O que torna As Ladras tão especial como filme de ação feminino é que ele realmente mostra as mulheres em seu estado natural, tanto quanto possível, ao mesmo tempo que coloca muito foco nas situações específicas que as mulheres enfrentam. Há uma cena em que Sam tira a roupa e mostra a calcinha para um motorista, mas sua raiva e agressividade fazem dessa uma cena que não sugere nada sobre sensualidade. Além disso, a parte em que Carole e Alex compram absorventes é claramente sobre a menstruação das mulheres, e a gravidez em curso de Carole e a decisão de ter filhos também abordam a capacidade única de reprodução das mulheres e seus direitos a esse respeito. Os esforços de As Ladras em mostrar um verdadeiro filme de ação feminino definitivamente têm um impacto forte, ou melhor, revolucionário em filmes de ação que são em sua maioria dominados por "masculinidades".

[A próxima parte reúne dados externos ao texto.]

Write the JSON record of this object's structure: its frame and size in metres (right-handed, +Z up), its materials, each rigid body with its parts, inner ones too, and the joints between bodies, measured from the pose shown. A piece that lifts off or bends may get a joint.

O completo domínio feminino e a clara expressão feminista permitem que as espectadoras realmente se conectem com a história como mulheres. Se os filmes de ação querem se libertar do domínio masculino e atrair mais espectadores, acredito fortemente que As Ladras seja um modelo incrível para iniciar um novo capítulo na história dos filmes de ação.